Again, from what I have seen, there are no wrong choices in Italy! I am continually amazed by the beauty in all of the little towns so whatever you choose will be a winner. Have a wonderful trip!
Nov 29, 2011 1:20 AM
10Further to Stavros #8, I was thinking of rural Tuscany / Umbria and using a car to spend a couple of days based in an agriturismo somewhere out in the country, if that appealed. However, trains in Italy go just about everywhere. Between Rome and Florence, if you go on the slower regional or Intercity trains they stop at both Orvieto and Arezzo, both of which are worth visiting, with trains running every 1-2 hours along the whole route.

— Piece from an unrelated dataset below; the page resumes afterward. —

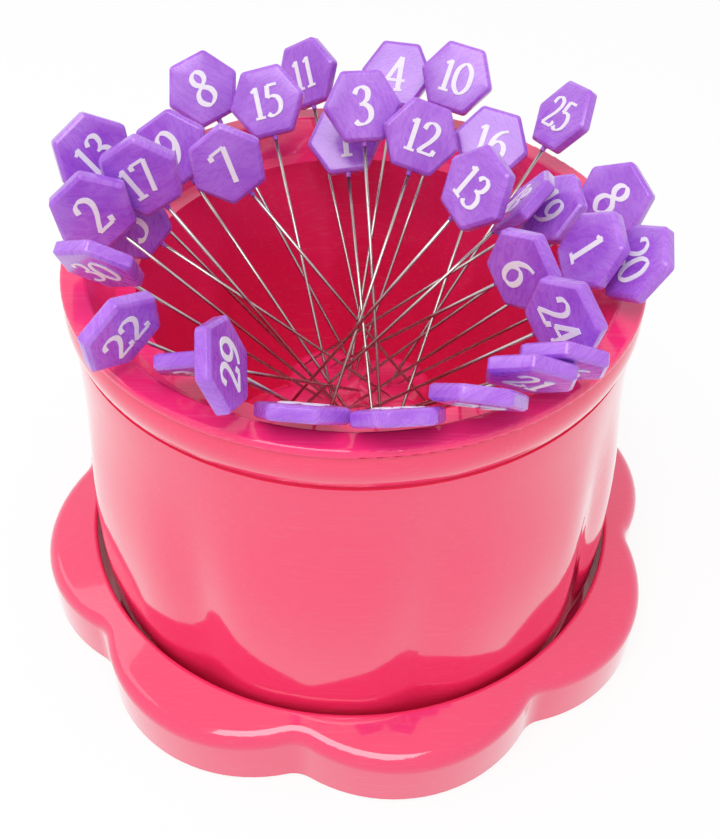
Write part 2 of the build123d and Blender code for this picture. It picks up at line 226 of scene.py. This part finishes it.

However, these aren't secluded - they're local towns but full of Italian life, especially on market day.
I've not been on Stavros' train between Florence and Faenza but have driven much of the parallel road and the scenery across the Apennines is terrific. However north of Bologna / Faenza the scenery becomes much less interesting and it is the towns which beckon you - Modena, Parma, Cremona, Mantova, Ravenna, Verona - well, if you're planning to come again, you'll have to leave something for next time!
Nov 29, 2011 2:43 PM
11I think your plan is very good if it were me I would probably spend one day less around Florence and an extra day in Venice. I really like Venice and the 3 days we were there wasn't quite enough. Since you have plenty of time before your trip you have a lot of time to plan. It is great to go somewhere and wonder around but you should at least research what things there are for you to see and plan your wondering around that. Besides the main attractions in the cities you mentioned there are so many places that are almost off beat places within just a few blocks of places you may be near that would be a shame to not see only because you didn't know about them. With good planning you can see a lot without rushing at all. Just knowing where sites are in relation to each other can save so much time. Have a great trip you will have a great time.